Ein Politikum in der Schweiz
Die schweizerische Justizministerin Simonetta Sommaruga ist über den
Sonderweg aus Therwil empört und kommentiert den Vorfall damit, dass es undenkbar sei,
dass „ein Kind der Lehrperson die Hand nicht gibt“. So funktioniere gelingende
Integration nicht und auch unter „dem Titel Religionsfreiheit kann man das
nicht akzeptieren.“ Beat Zemp, Präsident des Schweizer Lehrerinnen- und
Lehrerverbandes schlägt ins gleiche Horn und fordert, dass es keine Ausnahme
von der Regel geben kann, denn es wäre ein „Novum, wenn es Schülern erlaubt
sei, dem Lehrpersonal den Handschlag zu verweigern. Nicht nur er spricht von
keiner guten Lösung, sondern bekommt auch Rückendeckung von der Präsidentin des
Forums für die Integration der Migrantinnen und Migranten, Emine Sariaslan. Kritik
kommt aber auch aus den Reihen der Muslime selbst. Montassar Benmrad, Präsident
der Föderation islamischer Dachorganisationen in der Schweiz sowie Saïda
Keller-Messahli, die Präsidentin des Forums für einen Fortschrittlichen Islam, finden
sie Entscheidung der Schulleitung für völlig unangebracht. Für Benmard ist es unverhältnismäßig, dass „es wegen
einzelner Schüler wirklich eine offizielle Rechtsmeinung und eine Anpassung des
Schulreglements braucht“. Die Verweigerung wird als „Respektlosigkeit,
Unhöflichkeit oder sogar als Aggression empfunden.“ Und für Saïda Keller-Messahli
ist die Forderung, den beiden Schülern nachzugeben, gleichbedeutend damit, „dem
politischen Islam Tür und Tor zu öffnen. Das dürfen wir nicht zulassen. Wir leben
hier nicht in Saudi-Arabien!“ Das Verbot des Händedrucks sei
„neo-islamistisch“.
Das A und O bleibt
die Integration
Bereits im Jahr 1991 hatte Bassam Tibi den Begriff des Euro-Islam in die
wissenschaftliche Diskussion eingeführt. Tibi versteht darunter eine säkularisierte
Form des Islams, der die Bedingung der Möglichkeit sei, dass die in Europa
lebenden Muslime ihren Pflichten- und Wertekanon auf den der modernen
europäischen Kultur abstimmen.

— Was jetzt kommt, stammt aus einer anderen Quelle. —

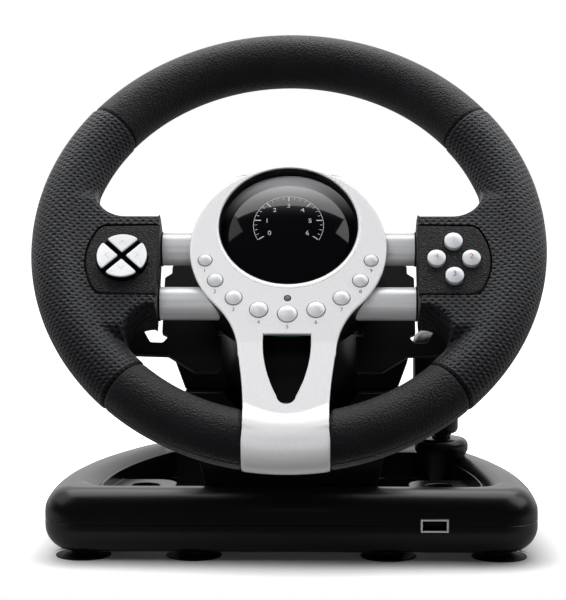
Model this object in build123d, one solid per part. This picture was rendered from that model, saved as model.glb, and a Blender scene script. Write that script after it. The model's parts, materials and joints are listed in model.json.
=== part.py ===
from build123d import *
import math
import os

# A table-top racing wheel for driving games. Millimetres, +Z up, the driver sits towards -Y.
# The steering wheel leans back on a sloping shaft, which runs down into a column. The column stands on
# a loop-shaped base with suction cups. Behind the wheel are two shift paddles, and at the right rear
# of the base is a stick shifter.
# Pieces of the steering wheel are drawn in the wheel's own frame: u to the right, v up in the plane
# of the rim, w towards the driver. They are then placed on the sloping shaft.

# ---- Clearances and walls
GAP = 0.3  # between pieces that pass each other
RUN = 0.05  # radial running clearance of a shaft or pin
WALL = 2.5  # moulded shells
FIT = 0.2  # round a piece that is dropped into its seat

# ---- Steering wheel
WHEEL_HEIGHT = 171.0  # centre of the rim above the table
WHEEL_REACH = 50.0  # centre of the rim in front of the base
TILT = 37.0  # degrees that the rim leans back from upright
RIM_D = 250.0
RIM_TUBE_D = 27.4
WRAP_T = 1.8  # smooth leather over the rim core
GRIP_PROUD = 0.4  # perforated grips stand out by this much
SILVER_PROUD = 0.6  # the faceplate's wrap stands out by this much
CORE_WALL = 2.4
TOP_WRAP_START = 37.2  # degrees round the rim, from the right-hand side
GRIP_END = -47.0

# ---- Faceplate and hub
PLATE_W = 8.0  # front face of the faceplate, towards the driver
PLATE_T = 2.4
RING_R = 47.5
RING_V = -8.3
DOME_R = 33.7
DOME_V = 4.8
DOME_DEPTH = 7.2  # rim of the dome below the front face
DOME_RISE = 8.0
DOME_WALL = 2.0
BEZEL_T = 1.0  # black ring round the dome
TONGUE_TOP_W = 44.8
TONGUE_FOOT_W = 40.0
TONGUE_BLEND_R = 40.0
TONGUE_LIFT = 3.5  # the tongue climbs by this much to reach the rim
SLOT_TOP_W = 23.0
SLOT_TOP_V = -57.2
SLOT_MARGIN = 2.5  # left between the slot's foot and the rim
SLOT_FOOT_R = 4.5
HUB_INSET = 0.8
HUB_WALL = 1.6
HUB_DEPTH = 21.6  # rear cover, behind the faceplate
TONGUE_DEPTH = 11.6
HUB_BOSS_R = 24.0
HUB_BOSS_LENGTH = 18.0
POST_R = 2.6

# ---- Hub buttons
BUTTON_ARC_R = 41.0
BUTTON_ARC_V = -4.9
BUTTON_STEP = 19.1  # degrees from one button to the next
BUTTON_RADII = (4.95, 4.55, 4.25, 3.85, 3.45)  # from the middle one outwards
BUTTON_RISE = 1.8
BUTTON_TRAVEL = 1.0
FLANGE = 0.6
LED_V = -37.6
LED_R = 1.5

# ---- Spoke tubes, grip blocks and their pads
SPOKE_V = -18.3  # middle of the spokes and grip blocks
SPOKE_PITCH = 31.3
SPOKE_TUBE_R = 8.0
SPOKE_TUBE_WALL = 1.2
SPOKE_W = -3.0
TUBE_IN_GRIP = 8.4
COLLAR_PROUD = 0.5  # collars round the tubes at the blocks
COLLAR_T = 0.8
SPIGOT_LENGTH = 12.0
BLOCK_REACH = 49.4  # the blocks reach in this far from the middle of the rim's tube
BLOCK_H = 54.0
BLOCK_HALF_T = 12.0
BLOCK_ROUND = 4.0
BLOCK_EDGE_LEFT = {1: 17.0, -1: 2.0}  # straight edge left above (1) and below (-1), before the blend
PAD_INNER_MARGIN = 0.7  # block left inside the pad
PAD_OUTER_MARGIN = 14.3  # from the pad to the middle of the rim's tube
PAD_H = 42.0
PAD_BOW = 6.0
PAD_CORNER_R = 5.0
PAD_T = 2.4
PAD_LEDGE = 2.5
GRIP_WALL = 2.5

# ---- Keys in the pads
KEY_SHIFT = -0.6  # keys from the middle of the pad
KEY_EDGE_R = 0.4
KEY_TRAVEL = 1.0
DPAD_R = 12.0
DPAD_GROOVE = 2.5
DPAD_RISE = 3.7
ACTION_R = 4.4
ACTION_RISE = 3.0
ACTION_SPREAD_U = 8.3
ACTION_SPREAD_V = 9.8
KEY_FLANGE_T = 1.5
MAT_T = 1.2
BOARD_T = 1.6

# ---- Rumble motors
MOTOR_R = 5.4
MOTOR_LENGTH = 16.0
MOTOR_SHIFT = 4.8  # motors from the middle of the keys
MOTOR_SHAFT_R = 1.0
WEIGHT_R = 4.8
WEIGHT_LENGTH = 5.0

# ---- Paddles
PADDLE_T = 3.0
PADDLE_W = -27.0  # front face of the paddles
PADDLE_PIVOT_U = 33.0
PADDLE_TOP_V = 4.0
PADDLE_INNER_U = 29.0
PADDLE_WING_U = 58.5
PADDLE_TAB = 3.5  # the wings widen by this much beside the grip blocks
PADDLE_TAB_DROP = 5.0  # from the top of the wings to where they start to widen
PADDLE_PAD_MARGIN = 17.3  # from the finger pads to the middle of the rim's tube
PADDLE_DROP = 18.0  # foot of the paddles' wings and pins below the middle of the spokes
PIN_R = 1.5
PIN_LENGTH = 28.0
LUG_T = 3.0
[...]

Der Euro-Islam zielt letztendlich auf eine europäisch-islamische
Synthese im Rahmen der Europäisierung des Islam. Tibis Euro-Islam lehnt nicht
nur Scharia und Dschihad ab, die maßgeblich die Integration von Muslimen in
Europa behindern, sondern fordert von dem im europäischen Raum lebenden Muslimen,
dass diese die Trennung von Religion und Staat akzeptieren. Entweder, so Tibi,
gelingende Integration oder es kommt zu einem Konfliktszenario samt Ghettoisierung
der Muslime. Der Euro-Islam bleibt für ihn in einer globalen Migrationskrise damit
die einzige eine Alternative zum Ghetto-Islam, „der von seiner Enklave aus
langfristig auf eine Islamisierung Europas abzielt.“ Den Erfolg der Integration
bestimmt dabei maßgebend die europäische Politik, die klare Leitlinien für den Integrationsprozess
formulieren muss, damit sich reform- und integrationsfeindliche Kräfte nicht
durchsetzen.
Und dazu gehört eben auch der Handschlag dazu. Wer das anders sieht, sollte
seine religiösen Überzeugungen prüfen oder erwägen, in seine Herkunftsländer
wieder zurückzukehren. Wir sollten uns jedenfalls nicht durch neo-islamistische
Vorstellungen unsere Begrüßungs- und Verabschiedungsrituale – verbunden mit der
dahinterliegenden Wertschätzung – in Frage stellen lassen. Hier gibt es keinen
weiteren Diskussionsbedarf. Wer die Rechte der Frauen nicht achtet, gehört
nicht nach Europa. Wer sie akzeptiert, ist herzlich willkommen!